Old Schools in a New Era

Critical commentary on schools does not mean teachers and administrators are at fault. There are many good, even wonderful, aspects of existing schools. Students with all their variety display talents and abilities that astonish, particularly in extra-curricular areas. Adults recall teachers that changed their thinking and lives.

Teachers work hard and give of themselves for their students. Some are superb. They do their best with a system they did not invent and would change if given authority. Testing and national curricula hem in their creativity.

But that’s not good enough. I don’t mean we have to redouble our efforts with the existing system. I mean we must rethink schooling, its practices, and its results. We live in an era of greater expectations and promise.
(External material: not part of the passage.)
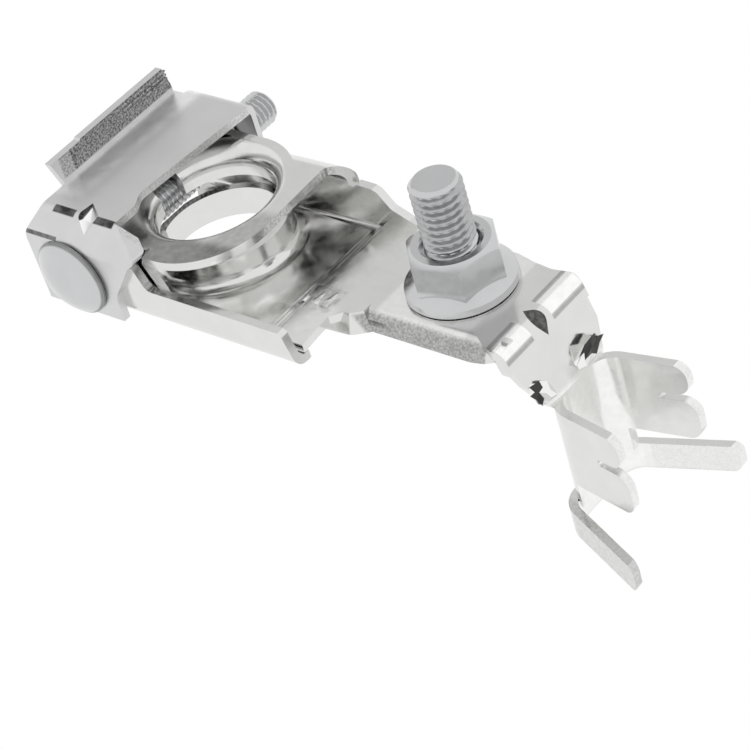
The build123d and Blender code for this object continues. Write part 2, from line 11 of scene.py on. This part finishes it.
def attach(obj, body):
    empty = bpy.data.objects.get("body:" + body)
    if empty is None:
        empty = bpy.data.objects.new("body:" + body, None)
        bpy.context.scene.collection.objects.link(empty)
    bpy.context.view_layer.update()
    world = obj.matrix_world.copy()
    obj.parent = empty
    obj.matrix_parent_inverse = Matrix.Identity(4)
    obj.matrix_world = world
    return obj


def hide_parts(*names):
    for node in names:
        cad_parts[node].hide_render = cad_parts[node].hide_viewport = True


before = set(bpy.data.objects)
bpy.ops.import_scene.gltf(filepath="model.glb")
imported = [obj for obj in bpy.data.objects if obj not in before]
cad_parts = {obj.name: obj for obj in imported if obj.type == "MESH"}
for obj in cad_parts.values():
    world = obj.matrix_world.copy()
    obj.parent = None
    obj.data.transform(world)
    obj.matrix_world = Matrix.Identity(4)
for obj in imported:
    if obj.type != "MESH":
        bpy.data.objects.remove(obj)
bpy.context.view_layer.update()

# Looks of the battery terminal clamp. Coordinates are in mm in the shared frame until MM is applied.
MM = 0.001
FRAME_BODY = "clamp_frame"

# ---------------------------------------------------------------- sizes shared with the solids (mm)
STUD_X, STUD_Y = 43.3, 4.5
STUD_R = 4.0
STUD_TOP_Z = 22.1
STUD_HEAD_R, STUD_HEAD_LOW_Z, STUD_HEAD_TOP_Z = 6.5, -0.4, 1.6
STUD_PITCH = 1.25
BOLT_X, BOLT_Z = -13.6, 6.1
BOLT_R = 3.0
BOLT_END_Y = 27.0
BOLT_SEAT_Y = -19.6
BOLT_HEAD_R, BOLT_HEAD_H = 6.6, 3.2
BOLT_PITCH = 1.0
BOLT_THREAD_START_Y = -7.0

# ---------------------------------------------------------------- sizes of the rods and ribs made here (mm)
THREAD_DEPTH = 0.6  # share of the pitch
THREAD_CREST, THREAD_FLANK = 0.12, 0.72  # shares of half a pitch
GROOVE_LIMIT = 0.92  # share of the tip's chamfer that no groove goes deeper than
ROWS_PER_TURN = 14
STUD_STEPS, BOLT_STEPS, RIB_STEPS = 96, 72, 12  # points round a rod
STUD_HEAD_EDGE = 0.4
STUD_SHANK_END_Z, STUD_THREAD_START_Z = 3.0, 3.4
STUD_CHAMFER, STUD_RUN_IN = 0.75, 1.2
BOLT_RIM_H, BOLT_HEAD_EDGE = 0.6, 0.25
BOLT_SHANK_GAP = 0.3
BOLT_CHAMFER, BOLT_RUN_IN = 0.7, 1.5
DOME_ROWS, DOME_FIRST = 14, 0.15  # the first row is this share of a row away from the middle
RIB_X, RIB_R, RIB_TIP_R = -20.72, 0.26, 0.05
RIB_TAPER, RIB_FULL_Y, RIB_END_Y = 3.0, 15.2, 15.5
RIB_STARTS = ((19.0, 1.0), (18.3, 3.0), (17.6, 5.0))  # z and y
SHARP_ANGLE = math.radians(38)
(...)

The conventional school model can’t be tweaked sufficiently, even with more money, to meet 21st-century requirements. I want transformation, not just reform!

The present school subject design was established 100 years ago and remains mostly unchanged. It assumes mastery of school subjects will assure a critical thinking, active citizen. That doesn’t work for most.

Many students in elementary but even more in secondary schools are disengaged and find their classes irrelevant to their lives. Some are pushed out; some drop out and many simply endure the day with little learning. The clock becomes the focus of attention.

Study after study shows that schools do not use modern principles of learning. The old school model must be replaced with transformed schools as described in School Transformation.